In the example pictured above, the nod is exactly equal but in the opposite direction as the chop, which would place the astronomical source at the center of NodAChop1 in the same spot on the detector when it is pointing to NodBChop2. The reference fields lie on either side of the field containing the astronomical source with no overlap (a.k.a. "off-chip chopping"). This is only one example of several ways one can chop-nod (this particular set-up we call the Nod-Match-Chop or NMC mode), however they all yield the same result: an image of an astronomical object with no sky or telescope background emission. How the data sampling sequence would appear on the sky is demonstrated in the animated image below (you may need to click the refresh button on your browser to restart the animation). Several chop cycles are performed in one nod position (at a rate of 1-5 Hz), then after about 30 seconds the telescope is nodded (i.e. when the two chop fields appear as dashed lines in the animation), and then the same number of chop cycles (using the same chop frequency, angle, and distance) are performed in the second nod position.

Data sampling sequence animation

By using a double difference of these four fields, one can remove the telescope emission as well as the sky emission. Mathematically, this works out like this:

Net Signal = (NodAChop1 – NodAChop2) - (NodBChop1 – NodBChop2)
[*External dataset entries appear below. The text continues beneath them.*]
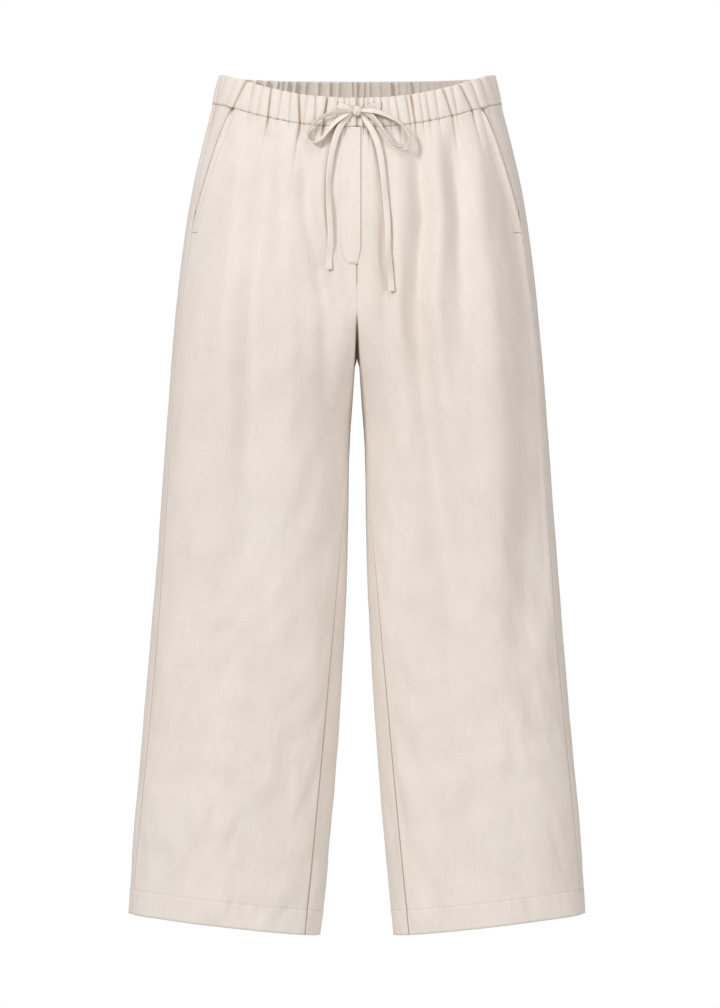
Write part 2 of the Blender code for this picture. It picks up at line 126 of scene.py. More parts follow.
BACK_FOLDS = (
    ((-0.040, -0.044, -0.048, -0.052, -0.058, -0.066), 0.018, 0.0052, -0.02, -0.70),
    ((-0.082, -0.088, -0.096, -0.100, -0.104, -0.110), 0.021, 0.0060, -0.02, -0.80),
    ((-0.062, -0.066, -0.070, -0.076, -0.080, -0.088), 0.018, -0.0024, -0.02, -0.60),
    ((-0.140, -0.148, -0.160, -0.164, -0.166, -0.170), 0.020, 0.0050, -0.02, -0.70),
    ((-0.112, -0.120, -0.128, -0.132, -0.136, -0.142), 0.018, -0.0024, -0.02, -0.60),
    ((-0.178, -0.188, -0.198, -0.202, -0.206, -0.212), 0.016, 0.0034, -0.06, -0.60),
    ((0.036, 0.040, 0.046, 0.050, 0.056, 0.066), 0.017, 0.0050, -0.02, -0.80),
    ((0.060, 0.062, 0.066, 0.072, 0.080, 0.086), 0.016, -0.0022, -0.02, -0.60),
    ((0.084, 0.090, 0.098, 0.106, 0.110, 0.114), 0.021, 0.0062, -0.02, -0.70),
    ((0.132, 0.142, 0.154, 0.160, 0.164, 0.168), 0.020, 0.0048, -0.02, -0.85),
    ((0.108, 0.118, 0.126, 0.132, 0.138, 0.142), 0.017, -0.0020, -0.02, -0.60),
    ((0.174, 0.184, 0.196, 0.202, 0.206, 0.212), 0.016, 0.0036, -0.06, -0.60),
)

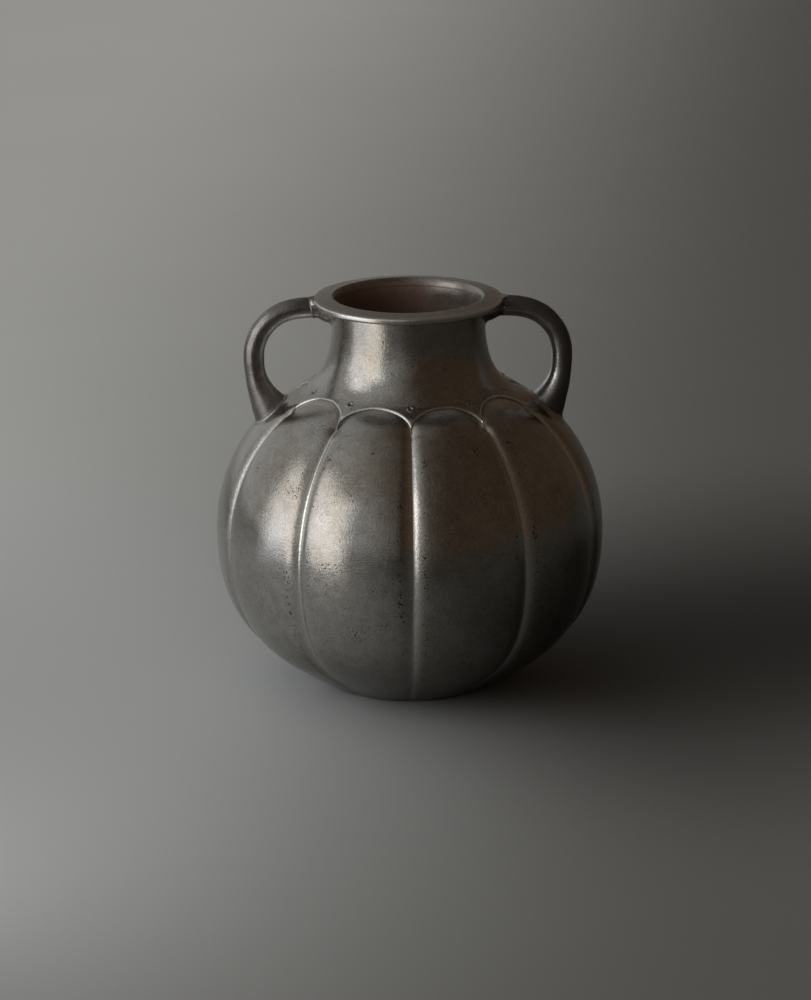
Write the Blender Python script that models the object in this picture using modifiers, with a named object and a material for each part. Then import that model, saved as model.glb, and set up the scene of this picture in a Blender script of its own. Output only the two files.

where, given the example pictured above:

  • NodAChop1 contains the astronomical source emission, S, the sky background emission, BGs, and the telescope background emission through the Chop1 secondary mirror position optical path, BGt1;
  • NodAChop2 contains the sky background emission, BGs, and the telescope background emission through the Chop2 secondary mirror position optical path, BGt2;
  • NodBChop1 contains the sky background emission, BGs, and the telescope background emission through the Chop1 secondary mirror position optical path, BGt1;
  • NodBChop2 contains the astronomical source emission, S, the sky background emission, BGs, and the telescope background emission through the Chop2 secondary mirror position optical path, BGt2.

This means therefore:

Net Signal = [(S + BGs + BGt1) – (BGs+ BGt2)] – [(BGs + BGt1) – (S + BGs + BGt2)]

All sky background terms subtract out leaving:

Net Signal = [S + BGt1 - BGt2 - BGt1 + S + BGt2]

All telescope background terms also subtract out leaving just the astronomical source emission:

Net Signal = S + S

This can also be explained pictorially with the following figure, which shows real imaging data from the mid-infrared instrument OSCIR , as it observed the galaxy NGC 253 at 10 μm from the IRTF telescope (Credit: U. Florida):

Imaging data from the mid-infrared instrument OSCIR
  • (Top) The four raw field images as seen in the thermal infrared: NodAChop1, NodAChop2, NodBChop1, and NodBChop2. Since the sky and telescope backgrounds dominate the flux in all four images, they look like flat-fields indistinguishable from one another. In this case, each of the four images shown are coadditions of ~15,000 frames each with an exposure time of 20 msec, yielding a total integration time for each image of ~ 5 minutes. The mean signal level in each frame is ~ 2.2e11 e-.
  • (Middle) The chopped-differenced images constructed from (NodAChop1-NodAChop2) and (NodBChop1-NodBChop2). In these images the sky background emission has been essentially removed, leaving the telescope background emission which has structure and exists at a level much higher than the emission from the astronomical object being imaged. The peak-valley variation is ~ 2e9 e-, only 1% of the signal of the images in the top row, but still a few orders of magnitude above the background limit of 4.7e5.
  • (Bottom) The final net signal image showing NGC 253. This is produced from the differencing of the two chop-differenced images in the middle row. This has now removed the telescope background emission, finally revealing the emission from the astronomical object of interest. The signal at the peak of the galaxy's nucleus is 6.0e7 e-. The noise level is about 6.6e5 e-/pixel, in good agreement with the expected background-limited performance of 4.7e5.

There are several ways to chop and nod; some methods are more efficient than others, however. Details on the different ways SOFIA can chop and nod with FORCAST are given here , and examples similar to the one presented above with comparisons of the effective S/N of each method can be found here .

In spite of the discussion above, one might still think that nodding alone may be sufficient to subtract the background, especially in the case of imaging a nearly point-like object where the surrounding field can be used to zero the sky. Several groups have attempted this, but each have found that the background varies so irregularly over the field after just a few seconds that it cannot be modeled and subtracted to better than 1 part in 10,000. So, all groups with mid-IR imaging systems continue to chop and nod. The only exception is for high resolution spectroscopic work, where the contrast between an emission line and the background can be much higher and is therefore often done without chopping.